Ever-present political ads this time of year feel omnipresent and unavoidable, but are they really that dominant of a cultural force?
Last week Axios Media put out an analysis of digital media buying by Democrats this mid-term cycle in partnership with data from the good people at Bully Pulpit Interactive. The central focus of the piece is how much Dems are prioritizing their midterm narrative around the Dobbs decision and reproductive health. In the week since, in the wake of tightening races nationwide and GOP reclaiming the voter enthusiasm advantage, much has been made about whether Dem’s messaging is working or needs a shift for their closing argument, whether a shift toward economic benefits of The Biden Administration’s policies, or something more future focused might be more resonant and effective with more voters. What I take away from this study is that despite our lamenting how much money there is in politics and how pervasive the ads often feel this time of year especially if you live in a rare swing Congressional district or one of a handful of states with a competitive Senate race… it's actually just not that much media.

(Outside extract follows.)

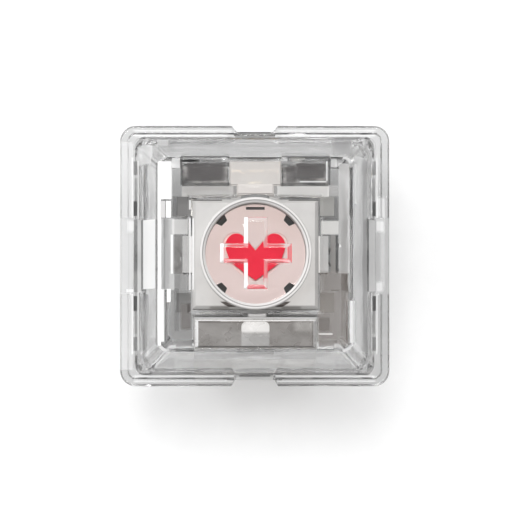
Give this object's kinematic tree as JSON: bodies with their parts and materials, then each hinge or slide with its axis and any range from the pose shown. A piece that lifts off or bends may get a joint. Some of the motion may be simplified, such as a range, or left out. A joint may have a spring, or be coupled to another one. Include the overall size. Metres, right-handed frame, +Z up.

If we think about culture as the stories we believe and the set by what we’re taught but also by the aggregate dosage of those we see and resist, every impression is one infinitesimally small dose in a massive, life-long stream of story. Despite our narrow window of attention and sense of shifting sands, culture is built over time — both volume and time matter because breaking through is hard and effects are not permanent. Digital media advertising experts speculate that the average American sees as many as 5,000 ads every day. If that's even close to right (say only 100% too high), and we assume that these Dem political ads are very, very well focused on say a few hundred thousand voters in very competitive districts and states, this aggregate media buy still represents maybe ten doses a day for a month, 300 doses — in a stream of 75,000 other doses just this month — not to mention the nearly half a million doses over the last few election cycles.
Now clearly not all doses are the same. I’m only talking about digital ads here which are only one piece of anyone’s information network. Media about media dramatically expands the impact of individual doses. Mechanism matters. Content matters. Topic matters. Author matters. Source matters. Creative matters because story matters. But as function of cultural power less than half of one percent of a community's cultural stream in just a couple months is just does not seem like that much. (All this math begs a deeper analysis of what weighted percentage is needed to really change culture but that’s for another day….) We’re asking an awful lot of that one emotional appeal to outweigh an awful lot of other stories in an awfully short time frame. If we want to drive culture, if we want to shape the direction of society, we have to do that all the time in all the ways. And if that is correct, then always-on efforts like Courier Newsroom feel even more important. Dem’s drops-in-an-ocean-at-the-last-minute strategy is just not that likely to transform our political landscape in the ways an always-on approach to leadership and culture might.